JLM : Elle a déjà commencé sous une forme chaotique, bringuebalante, depuis 2005 quand la totalité des superstructures et des élites ont appelé à voter oui et que le pays a voté non. C’est une révolution permanente. Elle s’arrête quand les électeurs n’en veulent plus. C’est la méthode appliquée au Venezuela, en Bolivie, en Equateur…

Si on vote constamment, comment pouvez-vous être sûr que la société qui résultera de ces votes sera celle que vous appelez de vos vœux ? JLM : Il faut convaincre. Et s’incliner devant le résultat des votes ! Pour moi le dernier mot revient à la souveraineté populaire. On ne va pas faire le changement si profond auquel j’aspire, de force, contre les gens. La révolution citoyenne, ce n’est pas une dictature. C’est une ligne politique pour révolutionner la société. C’est à la fois le moyen et la méthode.

Vous avez été sénateur, membre du gouvernement de Lionel Jospin. Comment peut-on être sûr que vous allez rester radical et ne pas devenir un notable à la solde du PS au sein du gouvernement ?

JLM : Ou nos idées gouvernent, ou on reste à l’extérieur ! Nous n’irons pas mendier des arrangements pour gouverner. C’est une vue de l’esprit ! 2005 a été une grande rupture, pour moi. A ce moment-là, j’ai ouvert les yeux. Je suis guéri. J’ai rompu avec le PS. Nous n’irons pas attendre, béret à la main, rue de Solférino, que les différentes factions se soient entendues sur le programme du plus petit dénominateur commun entre elles. Et ensuite l’avaler sagement au nom du vote utile ? L’élection n’a pas eu lieu mais il faudrait qu’on s’incline ! Rêve ! Le vote utile qu’exige le parti socialiste c’est un vote futile, sans contenu. Un chèque en blanc. Il n’en est pas question ! Au PS, ils croient qu’ils ont déjà gagné. Ils se font des illusions. Je fais le pari que certaines circonstances historiques, desquelles nous nous rapprochons, peuvent donner leur chance à un autre chemin à gauche, le notre. Et je leur pose cette question : si c’est moi qui suis en tête de la gauche au premier tour de la présidentielle, à supposer que ce soit moi le candidat, est ce qu’ils se désistent pour moi au second tour ?

Ça ne sert à rien de vous demander si vous préférer Martine Aubry ou DSK ?

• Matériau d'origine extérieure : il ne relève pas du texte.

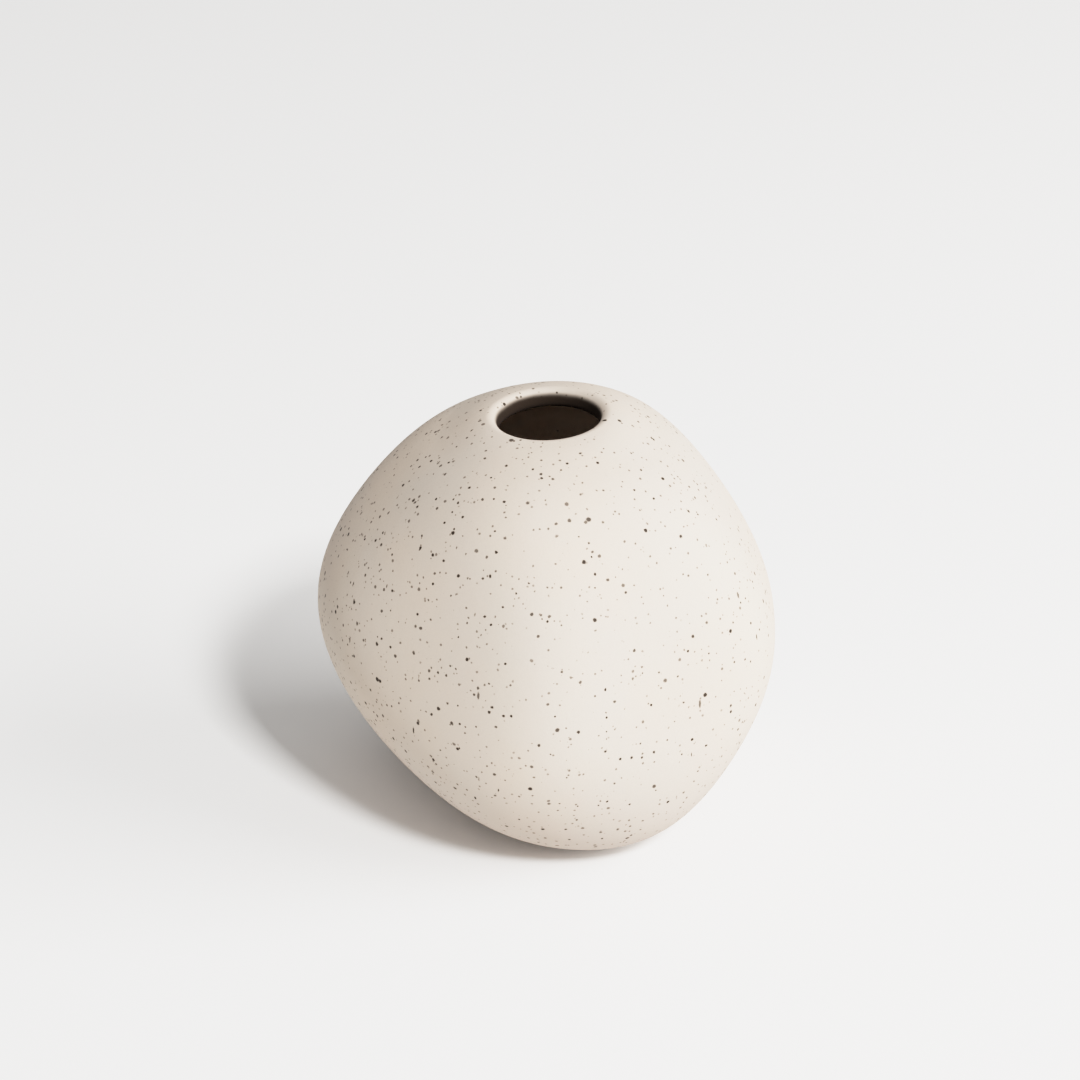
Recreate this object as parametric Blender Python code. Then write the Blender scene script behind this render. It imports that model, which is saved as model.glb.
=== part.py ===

JLM : Exact ! Choisir Strauss Kahn est une idée perdante à tout coup ! Appeler la gauche française à appliquer la politique du FMI ? Ce serait un désastre moral et politique total ! Je dis aux chefs socialistes et d’Europe Ecologie : si la gauche revient au pouvoir, elle devra trancher « qui va payer : le capital ou le travail ? ». Programme en main : si pour eux c’est le travail, ce sera sans nous et contre nous !

Au PS, on vous accuse d’être devenu « l’idiot utile » de Nicolas Sarkozy ?

JLM : C’est une injure de stalinien ! C’est le mot à la mode. Allons-y ! « Les idiots utiles » du système de l’Europe libérale ont un nom, les chefs socialistes et une adresse rue de Solférino. Moi je ne les injurie pas je critique leur programme. Eux, c’est l’horreur. Jean-Paul Huchon dit que je suis « pire que Le Pen », Manuel Valls que je suis un « danger pour la démocratie ». Quelle honte de parler comme ça à un homme comme moi. J’ai gagné mes galons dans la bataille contre les dictatures. Et eux ? Pour qui ils se prennent ? Ce sont les socialistes qui divisent la gauche aujourd’hui. Les seuls qui se soient prononcés, dans le débat sur les retraites, pour l’allongement de la durée de cotisation c’est eux ! Qui fait perdre la gauche depuis trois élections présidentielles ? Est-ce moi ? Non ! C’est le PS ! Sa ligne social libérale est incapable d’entraîner le peuple français derrière l’idée qu’une alternative est possible.

Est-ce qu’au cours de la primaire du PS vous direz aux militants de votre parti de participer ?

JLM : Par facétie ? Mais ce ne serait pas loyal. On s’invitera dans la primaire par nos thèmes.